3.) Devonta Freeman. Devonta completely dismantled the Terrapins last year, rushing for 148 yards and two touchdowns in College Park. If he’s on the field, the Terrapins are going to have a real tough time stopping him.

In short, Maryland is going to lose in week five.

Week Six: Virginia (4-8 last season) at Maryland

Virginia is probably more than a little pissy about having dropped their homecoming game to the Terrapins last year. A quarterback switch from Phillip Sims to senior Michael Rocco midway through the game wasn’t enough to stave off Stefon Diggs and the Terps.

Speaking of that quarterback controversy, what is UVa without one? This year, it’s between Phillip Sims, the Alabama transfer who was supposed to be Matt Schaub reincarnate, sophomore David Watford, who plays more like a running back, and redshirt freshman Greyson Lambert, the highly touted recruit who received offers from Alabama, Georgia, and Clemson.

It doesn’t speak well for their passing game that Watford is the starter post-spring, but their running game will be fully loaded with Kevin Parks (129 yards last year against Maryland) taking most of the carries. Parks is a fantastic runner in open space, but he does need a mildly competent passing game to go with him. I’m not sure UVa has any clue who to hand the position to, since everyone has been unimpressive.

Their defense has upper classmen at virtually every position, and should be improved from last year’s squad that was essentially a regrouping year. Still, I think Maryland wins this one at home, because UVa doesn’t have much of a QB and their receivers aren’t good enough to completely alter games (though admittedly local WR Darius Jennings has some talent.) Terps win.

Week Seven: Maryland at Wake Forest (5-7 last season)

At this point with Wake Forest, whatever prediction you make involves slinging things against a wall and seeing what sticks. The Deacons were one of the most boring teams in college football last year, regardless of how good their stud receiver Michael Campanaro performed. Seven of their twelve games never got past 14 points scored, and their final three games they gave up 130 total points.

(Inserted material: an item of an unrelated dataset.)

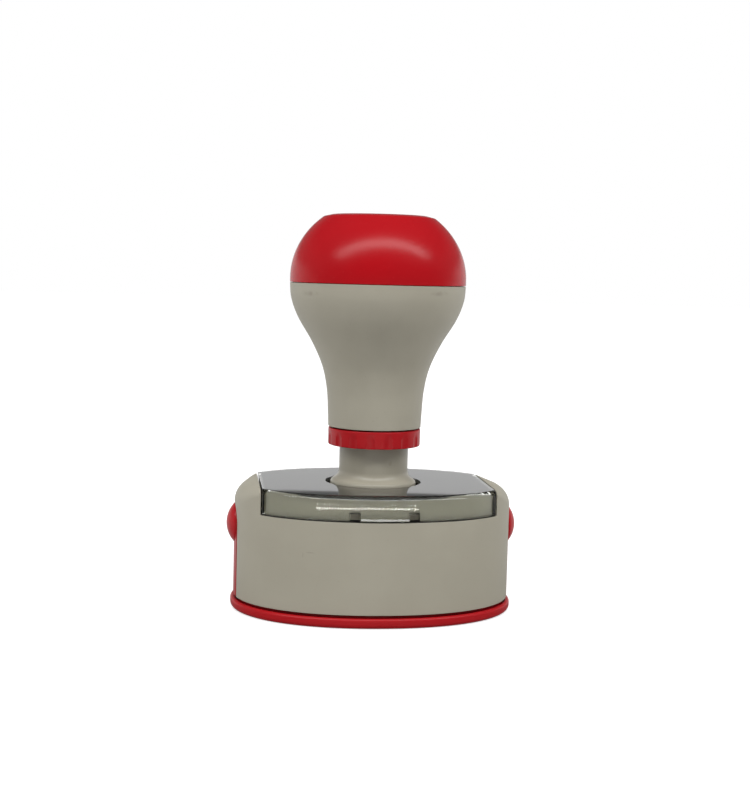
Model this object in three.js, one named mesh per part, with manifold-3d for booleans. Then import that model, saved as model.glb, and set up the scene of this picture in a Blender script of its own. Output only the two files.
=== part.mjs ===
// A flash stamp: a knob on a sprung stem, an oval housing with a clear window, and a clip-on dust cover.
// All sizes are in millimetres. Z is up from the floor, X runs along the oval and the front faces -Y.

import * as THREE from "three";
import { mergeVertices } from "three/addons/utils/BufferGeometryUtils.js";
import { LoftGeometry } from "three/addons/geometries/LoftGeometry.js";
import Module from "manifold-3d";

const wasm = await Module();
wasm.setup();

// Gaps between neighbours
const seatGap = 0.3;
const slideGap = 0.3;
const threadGap = 0.2;
const seamGap = 0.1;
const cutOverrun = 1;

// Travels
const pressStroke = 6;
const ringTravel = 3.2;

// Oval housing
const housingHalfLength = 28.5;
const housingHalfWidth = 20.9;
const ovalPower = 2.15;
const housingFoot = 2.6;
const housingHeight = 23.35;
const housingWall = 1.8;
const endRounding = 4.2;
const edgeRounding = 1.5;
const shoulderLength = 4.8;
const windowHalfLength = housingHalfLength - shoulderLength;
const windowDepth = 5.1;
const deckThickness = 2;
const deckWall = 1.7;

// Clear window cover
const coverWall = 1.5;
const coverHoleRadius = 9.9;
const tongueWidth = 9.5;
const tongueSlotWidth = 2.1;
const tongueSlotHeight = 1.4;

// Stem with its flared foot
const stemRadius = 7.1;
const skirtRadius = 8.84;
const flangeRise = 0.65;
const stemShow = 7.05;
const stemBore = 5.7;
const stemCeilingRise = 8.6;
const stemShoulderRise = 8.75;
const spigotRadius = 6;
const spigotHeight = 4.3;
const spigotBoreDepth = 10;
const postRadius = 2.8;
const postBoreDepth = 8.5;
const keywayWidth = 1.6;
const keywayDepth = 0.5;

// Pressure ring and the keyed washer on its sleeve
const ringRadius = 9.5;
const ringHeight = 3.5;
const ringFlange = 0.7;
const ringChamfer = 0.25;
const ringGrooves = 16;
const ringGrooveDepth = 0.5;
const ringGrooveWidth = 1.3;
const sleeveThreadRadius = 8.2;
const sleeveThreadDepth = 0.3;
const sleeveThreadPitch = 1.6;
const ringSleeveHeight = 6.95;
const washerRadius = 8.1;
const washerThickness = 0.6;

// Knob body
const neckRadius = 9.55;
const knobRadius = 18;
const knobBodyHeight = 29.15;
const knobWall = 2.1;
const neckBoreGap = 0.2;
const screwWeb = 2;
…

Now to be fair, those two statistics both apply to Maryland (we gave up 131 over the last three games), but the difference is that we started a freaking linebacker at quarterback; Wake Forest had a junior QB who threw 20 touchdowns the year prior. So when we try to gauge Wake, do we go by their recent trend of not being bowl eligible for three of the past four seasons? Or do we suggest that Jim Grobe is going to lead them to a bounce back year and get them to the golden years again?

The former is more likely, in my opinion. Their spring game was a clue into what to expect: they have now switched to a read-option offense, ran about five plays to poor execution, and scored three total points. Their offense is an absolute mess this year, and unless their defense (which should be pretty stout) provides herculean efforts every night, it’s going to be a bad season for Wake.

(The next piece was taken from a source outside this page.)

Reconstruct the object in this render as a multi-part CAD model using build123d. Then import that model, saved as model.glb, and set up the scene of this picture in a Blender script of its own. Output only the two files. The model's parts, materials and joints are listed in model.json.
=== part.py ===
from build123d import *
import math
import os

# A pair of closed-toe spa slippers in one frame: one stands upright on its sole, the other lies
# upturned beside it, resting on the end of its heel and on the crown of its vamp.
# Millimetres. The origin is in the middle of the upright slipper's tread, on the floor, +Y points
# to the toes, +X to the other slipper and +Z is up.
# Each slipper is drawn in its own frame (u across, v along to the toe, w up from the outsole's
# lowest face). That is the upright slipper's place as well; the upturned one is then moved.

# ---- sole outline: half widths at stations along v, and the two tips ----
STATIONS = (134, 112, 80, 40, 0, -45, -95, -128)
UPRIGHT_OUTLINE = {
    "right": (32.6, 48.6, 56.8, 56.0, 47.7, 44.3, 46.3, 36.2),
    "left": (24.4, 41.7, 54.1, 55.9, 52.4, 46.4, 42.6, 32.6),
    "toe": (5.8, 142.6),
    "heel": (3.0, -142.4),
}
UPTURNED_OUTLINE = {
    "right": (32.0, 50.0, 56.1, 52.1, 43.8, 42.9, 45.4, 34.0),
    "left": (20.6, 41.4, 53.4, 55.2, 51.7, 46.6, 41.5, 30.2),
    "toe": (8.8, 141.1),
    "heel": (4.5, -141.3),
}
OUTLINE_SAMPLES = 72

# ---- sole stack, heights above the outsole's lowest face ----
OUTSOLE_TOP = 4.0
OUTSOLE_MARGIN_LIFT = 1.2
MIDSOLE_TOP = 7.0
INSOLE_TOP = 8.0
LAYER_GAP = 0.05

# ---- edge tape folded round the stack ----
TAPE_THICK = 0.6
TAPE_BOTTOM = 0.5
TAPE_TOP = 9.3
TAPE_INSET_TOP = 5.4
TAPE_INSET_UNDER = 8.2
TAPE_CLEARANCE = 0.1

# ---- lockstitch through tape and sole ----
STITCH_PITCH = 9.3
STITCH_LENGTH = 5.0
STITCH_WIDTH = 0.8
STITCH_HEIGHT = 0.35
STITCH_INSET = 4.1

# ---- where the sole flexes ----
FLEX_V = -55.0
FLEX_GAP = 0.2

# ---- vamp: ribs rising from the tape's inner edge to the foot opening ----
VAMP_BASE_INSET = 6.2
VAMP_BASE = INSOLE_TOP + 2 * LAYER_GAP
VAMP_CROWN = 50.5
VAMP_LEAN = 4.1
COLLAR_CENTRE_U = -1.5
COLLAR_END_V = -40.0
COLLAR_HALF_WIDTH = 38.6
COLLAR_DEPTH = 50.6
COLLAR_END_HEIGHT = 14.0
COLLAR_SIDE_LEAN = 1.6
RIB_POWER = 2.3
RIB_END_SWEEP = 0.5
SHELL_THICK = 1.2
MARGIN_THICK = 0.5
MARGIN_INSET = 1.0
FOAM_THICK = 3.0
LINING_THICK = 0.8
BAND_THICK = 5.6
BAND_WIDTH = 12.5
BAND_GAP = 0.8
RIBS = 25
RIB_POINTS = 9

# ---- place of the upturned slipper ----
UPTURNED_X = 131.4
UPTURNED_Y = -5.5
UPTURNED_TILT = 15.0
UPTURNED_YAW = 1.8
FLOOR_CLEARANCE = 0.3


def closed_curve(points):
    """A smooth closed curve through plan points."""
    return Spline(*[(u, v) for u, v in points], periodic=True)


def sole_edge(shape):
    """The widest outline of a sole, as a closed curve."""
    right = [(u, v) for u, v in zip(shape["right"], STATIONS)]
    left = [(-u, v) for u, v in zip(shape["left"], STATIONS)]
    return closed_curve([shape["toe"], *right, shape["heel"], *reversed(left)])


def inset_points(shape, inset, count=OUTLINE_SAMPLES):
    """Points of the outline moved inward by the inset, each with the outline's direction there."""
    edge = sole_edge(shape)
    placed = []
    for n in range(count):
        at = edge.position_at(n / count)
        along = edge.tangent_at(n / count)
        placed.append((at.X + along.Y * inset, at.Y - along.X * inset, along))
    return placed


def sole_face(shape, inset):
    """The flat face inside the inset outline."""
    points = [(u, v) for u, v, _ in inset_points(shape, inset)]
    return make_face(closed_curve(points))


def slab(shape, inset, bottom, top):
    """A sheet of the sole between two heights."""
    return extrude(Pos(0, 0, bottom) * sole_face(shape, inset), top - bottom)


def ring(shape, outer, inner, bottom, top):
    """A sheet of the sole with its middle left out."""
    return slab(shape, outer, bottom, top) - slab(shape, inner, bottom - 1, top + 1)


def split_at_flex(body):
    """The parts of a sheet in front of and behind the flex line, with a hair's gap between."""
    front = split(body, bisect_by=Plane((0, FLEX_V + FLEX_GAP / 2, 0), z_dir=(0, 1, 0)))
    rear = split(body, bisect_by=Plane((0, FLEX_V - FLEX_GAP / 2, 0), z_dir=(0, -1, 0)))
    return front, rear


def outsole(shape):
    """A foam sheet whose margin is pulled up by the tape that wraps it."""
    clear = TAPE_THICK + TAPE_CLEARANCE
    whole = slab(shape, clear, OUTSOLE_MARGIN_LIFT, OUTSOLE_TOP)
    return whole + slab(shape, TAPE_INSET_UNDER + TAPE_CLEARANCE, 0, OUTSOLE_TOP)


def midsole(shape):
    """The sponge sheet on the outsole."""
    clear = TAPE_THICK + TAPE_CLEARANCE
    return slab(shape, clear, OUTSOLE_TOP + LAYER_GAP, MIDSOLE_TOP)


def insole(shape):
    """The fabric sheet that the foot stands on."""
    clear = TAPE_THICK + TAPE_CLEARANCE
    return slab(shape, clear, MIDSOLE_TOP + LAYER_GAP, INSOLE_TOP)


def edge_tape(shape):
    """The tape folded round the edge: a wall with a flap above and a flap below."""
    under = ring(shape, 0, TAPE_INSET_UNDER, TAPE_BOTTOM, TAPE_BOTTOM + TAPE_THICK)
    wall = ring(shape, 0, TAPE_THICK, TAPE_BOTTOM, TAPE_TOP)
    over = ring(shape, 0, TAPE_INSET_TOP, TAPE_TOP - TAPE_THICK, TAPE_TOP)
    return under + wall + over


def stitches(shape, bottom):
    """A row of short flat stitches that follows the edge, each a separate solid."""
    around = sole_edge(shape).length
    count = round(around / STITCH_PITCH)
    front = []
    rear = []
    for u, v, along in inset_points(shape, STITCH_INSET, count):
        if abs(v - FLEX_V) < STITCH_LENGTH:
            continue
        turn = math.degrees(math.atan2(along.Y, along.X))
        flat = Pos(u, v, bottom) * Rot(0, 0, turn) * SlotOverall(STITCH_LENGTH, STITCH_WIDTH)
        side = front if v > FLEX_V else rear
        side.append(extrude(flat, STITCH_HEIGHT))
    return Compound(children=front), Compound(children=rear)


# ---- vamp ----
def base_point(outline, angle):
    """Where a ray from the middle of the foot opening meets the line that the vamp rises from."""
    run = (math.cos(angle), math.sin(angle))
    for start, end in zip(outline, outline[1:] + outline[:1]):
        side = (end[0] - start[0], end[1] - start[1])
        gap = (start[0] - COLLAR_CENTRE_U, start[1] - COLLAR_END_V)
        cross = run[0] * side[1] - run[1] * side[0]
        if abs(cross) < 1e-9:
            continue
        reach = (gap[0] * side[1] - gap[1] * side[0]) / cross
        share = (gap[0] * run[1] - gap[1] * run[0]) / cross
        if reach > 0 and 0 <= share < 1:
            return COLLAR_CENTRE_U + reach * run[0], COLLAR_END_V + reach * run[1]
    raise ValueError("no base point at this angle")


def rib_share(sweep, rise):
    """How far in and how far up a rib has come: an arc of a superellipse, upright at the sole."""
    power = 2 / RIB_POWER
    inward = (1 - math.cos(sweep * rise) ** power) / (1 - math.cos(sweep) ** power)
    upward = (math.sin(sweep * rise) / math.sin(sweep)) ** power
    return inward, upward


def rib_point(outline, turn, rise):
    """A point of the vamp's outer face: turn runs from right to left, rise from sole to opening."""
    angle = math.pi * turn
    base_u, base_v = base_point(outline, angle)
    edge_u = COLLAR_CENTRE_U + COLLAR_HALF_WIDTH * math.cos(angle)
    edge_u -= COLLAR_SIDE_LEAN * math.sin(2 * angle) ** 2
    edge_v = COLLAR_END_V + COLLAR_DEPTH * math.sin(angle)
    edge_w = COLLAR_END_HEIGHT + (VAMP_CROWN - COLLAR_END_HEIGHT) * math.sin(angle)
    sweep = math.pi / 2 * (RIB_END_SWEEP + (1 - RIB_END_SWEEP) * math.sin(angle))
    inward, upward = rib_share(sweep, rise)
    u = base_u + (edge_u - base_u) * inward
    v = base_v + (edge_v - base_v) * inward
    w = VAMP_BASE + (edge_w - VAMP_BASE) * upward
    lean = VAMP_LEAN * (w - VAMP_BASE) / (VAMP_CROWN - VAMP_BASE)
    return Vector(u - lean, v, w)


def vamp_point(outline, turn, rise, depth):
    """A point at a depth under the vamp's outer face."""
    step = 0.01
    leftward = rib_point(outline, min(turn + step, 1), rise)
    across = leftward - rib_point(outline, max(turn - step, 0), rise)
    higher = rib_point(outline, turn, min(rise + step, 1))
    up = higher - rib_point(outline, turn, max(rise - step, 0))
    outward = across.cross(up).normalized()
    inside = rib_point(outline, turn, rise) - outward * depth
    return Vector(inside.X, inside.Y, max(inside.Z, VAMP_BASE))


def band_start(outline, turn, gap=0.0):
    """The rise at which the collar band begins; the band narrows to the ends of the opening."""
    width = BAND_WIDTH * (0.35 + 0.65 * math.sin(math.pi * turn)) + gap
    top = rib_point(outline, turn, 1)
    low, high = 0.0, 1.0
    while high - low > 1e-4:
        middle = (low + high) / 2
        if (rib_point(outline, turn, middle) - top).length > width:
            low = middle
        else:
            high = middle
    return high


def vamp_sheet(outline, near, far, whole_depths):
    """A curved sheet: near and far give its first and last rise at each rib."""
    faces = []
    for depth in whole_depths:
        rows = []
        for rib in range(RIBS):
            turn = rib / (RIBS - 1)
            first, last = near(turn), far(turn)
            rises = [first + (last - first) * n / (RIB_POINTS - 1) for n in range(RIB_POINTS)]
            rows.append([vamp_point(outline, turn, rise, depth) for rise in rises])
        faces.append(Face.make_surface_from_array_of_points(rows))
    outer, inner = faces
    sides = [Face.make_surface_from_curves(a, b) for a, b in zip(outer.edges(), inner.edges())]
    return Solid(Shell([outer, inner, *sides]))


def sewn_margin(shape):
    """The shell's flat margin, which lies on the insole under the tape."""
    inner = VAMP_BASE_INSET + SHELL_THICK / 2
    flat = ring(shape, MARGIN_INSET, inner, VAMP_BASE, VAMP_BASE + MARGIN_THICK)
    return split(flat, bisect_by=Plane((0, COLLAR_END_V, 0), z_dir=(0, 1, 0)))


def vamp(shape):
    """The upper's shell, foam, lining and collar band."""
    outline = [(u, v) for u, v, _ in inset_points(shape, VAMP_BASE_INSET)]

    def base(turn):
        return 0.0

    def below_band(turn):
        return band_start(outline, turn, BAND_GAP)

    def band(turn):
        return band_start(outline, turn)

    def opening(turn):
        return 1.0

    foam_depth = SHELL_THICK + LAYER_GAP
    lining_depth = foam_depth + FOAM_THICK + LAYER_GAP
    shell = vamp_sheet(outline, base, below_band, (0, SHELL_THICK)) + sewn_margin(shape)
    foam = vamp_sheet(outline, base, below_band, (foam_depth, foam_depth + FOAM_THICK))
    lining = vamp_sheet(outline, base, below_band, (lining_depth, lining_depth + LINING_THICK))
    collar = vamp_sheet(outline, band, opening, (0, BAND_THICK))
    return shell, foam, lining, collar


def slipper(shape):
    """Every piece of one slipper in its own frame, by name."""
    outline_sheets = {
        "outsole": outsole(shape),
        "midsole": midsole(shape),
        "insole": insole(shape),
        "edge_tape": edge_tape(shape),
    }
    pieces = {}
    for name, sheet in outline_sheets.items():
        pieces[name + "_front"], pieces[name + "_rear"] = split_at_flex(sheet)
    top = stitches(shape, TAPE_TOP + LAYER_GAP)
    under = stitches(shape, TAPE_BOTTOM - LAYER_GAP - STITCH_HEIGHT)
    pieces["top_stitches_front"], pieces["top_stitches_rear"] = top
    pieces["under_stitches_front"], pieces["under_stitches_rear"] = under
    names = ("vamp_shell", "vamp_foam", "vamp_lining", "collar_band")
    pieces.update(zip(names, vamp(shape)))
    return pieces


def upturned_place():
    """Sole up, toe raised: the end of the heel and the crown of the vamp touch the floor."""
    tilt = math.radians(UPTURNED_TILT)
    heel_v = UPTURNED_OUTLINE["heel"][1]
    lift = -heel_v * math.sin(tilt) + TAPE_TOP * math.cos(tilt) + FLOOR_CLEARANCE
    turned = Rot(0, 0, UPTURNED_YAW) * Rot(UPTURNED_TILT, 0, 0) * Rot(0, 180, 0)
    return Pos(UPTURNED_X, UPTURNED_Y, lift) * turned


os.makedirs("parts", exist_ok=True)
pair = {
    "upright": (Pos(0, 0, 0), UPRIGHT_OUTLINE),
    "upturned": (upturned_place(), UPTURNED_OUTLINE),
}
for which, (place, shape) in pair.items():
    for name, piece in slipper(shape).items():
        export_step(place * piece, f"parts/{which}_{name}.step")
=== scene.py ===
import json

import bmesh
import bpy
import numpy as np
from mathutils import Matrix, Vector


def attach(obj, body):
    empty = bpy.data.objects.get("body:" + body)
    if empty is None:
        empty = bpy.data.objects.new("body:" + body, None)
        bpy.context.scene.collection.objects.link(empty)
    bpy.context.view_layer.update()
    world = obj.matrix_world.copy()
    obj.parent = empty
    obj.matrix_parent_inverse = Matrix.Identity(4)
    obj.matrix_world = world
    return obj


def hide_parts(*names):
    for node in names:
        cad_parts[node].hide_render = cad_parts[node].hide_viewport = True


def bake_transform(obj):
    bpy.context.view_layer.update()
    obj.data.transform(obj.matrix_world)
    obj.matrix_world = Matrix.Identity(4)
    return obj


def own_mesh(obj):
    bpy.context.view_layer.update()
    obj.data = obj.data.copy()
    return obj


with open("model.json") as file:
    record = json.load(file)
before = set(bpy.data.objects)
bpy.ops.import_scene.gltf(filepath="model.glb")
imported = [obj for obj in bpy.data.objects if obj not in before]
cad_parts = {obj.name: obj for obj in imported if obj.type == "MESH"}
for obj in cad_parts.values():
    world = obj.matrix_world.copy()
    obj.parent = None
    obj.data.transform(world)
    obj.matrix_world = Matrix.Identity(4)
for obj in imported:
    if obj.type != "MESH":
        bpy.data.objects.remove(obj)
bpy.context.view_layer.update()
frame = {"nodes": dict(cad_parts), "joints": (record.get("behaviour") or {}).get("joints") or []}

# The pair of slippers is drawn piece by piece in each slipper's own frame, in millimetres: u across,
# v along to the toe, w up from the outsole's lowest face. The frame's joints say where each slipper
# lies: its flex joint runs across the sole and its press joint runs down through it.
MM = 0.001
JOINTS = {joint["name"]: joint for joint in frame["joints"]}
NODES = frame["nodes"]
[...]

The Terps take this one, even if it’s on the road.

Week Eight: Clemson (11-2 last season) at Maryland

I’m no psychic, but I’m going to predict that right around week eight the luster of whatever performances Maryland football displayed until this point, will wear off. Clemson is a dangerous machine right now on offense, and that’s really all that matters.

They have two Heisman candidates in Tahj Boyd and Sammy Watkins, who are capable of dismantling defenses easier than I could take apart Legos as a kid. Even with the loss of Nuke (who has now taken to rubbing poop all over hotel rooms) and Andre Ellington at running back, they’re still going to score a ton of points with the depth of talent they have at every position. They also return every starter from an already good offensive line. Not good things for opponents.

Maryland won’t be able to hang with that, even though they can occasionally give Clemson trouble. At this point, the Terps are highly unlikely to win this game, barring some kind of Rocky vs Ivan Drago performance.